Forced periodic operation via pulsing and feed switching to address methane dehydroaromatization catalyst deactivation challenge

Abstract

Methane Dehydroaromatization is a one-step catalytic reaction that converts methane into aromatics and hydrogen with zero CO2 emission from the reaction stoichiometry. This work represents an engineering approach to address the rapid catalyst deactivation challenge by implementing forced periodic operation with shorter times at the scale of minutes. A systematic study was carried out by investigating pulse and periodic feed switching on a typical Mo/HZSM-5 catalyst. A fixed operating temperature and space velocity was maintained in both reaction and regeneration, while the operational time and type of regenerating molecules using reductive (H2) and oxidative (CO2) were investigated. For both modes of regeneration, CO2 was not an efficient oxidative molecule. Pulse feeding with hydrogen improved the catalyst stability, but it minimized the rate of aromatics production.

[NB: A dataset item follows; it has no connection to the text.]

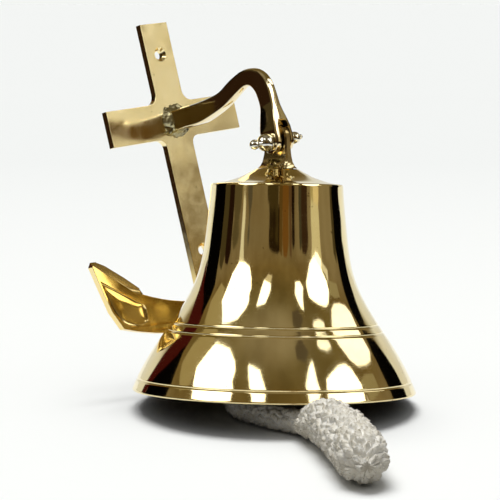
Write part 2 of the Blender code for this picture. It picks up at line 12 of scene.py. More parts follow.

The best performance was observed for the periodic switch with H2. Even a very short regenerating during 1 min H2 after 15 min reaction, was sufficient to achieve stable operation in the tested range. The global benzene production doubled compared to the base case which is a significant improvement reached by optimizing the mode of regeneration and conditions. A mathematical model was constructed and successfully used to simulate and explain the repeated reaction-regeneration cycles for different conditions. The result here is aiming to shed light on the opportunity of the forced periodic operation as an engineering strategy to mitigate the catalyst deactivation challenge and develop a reliable and stable MDA reactor operation.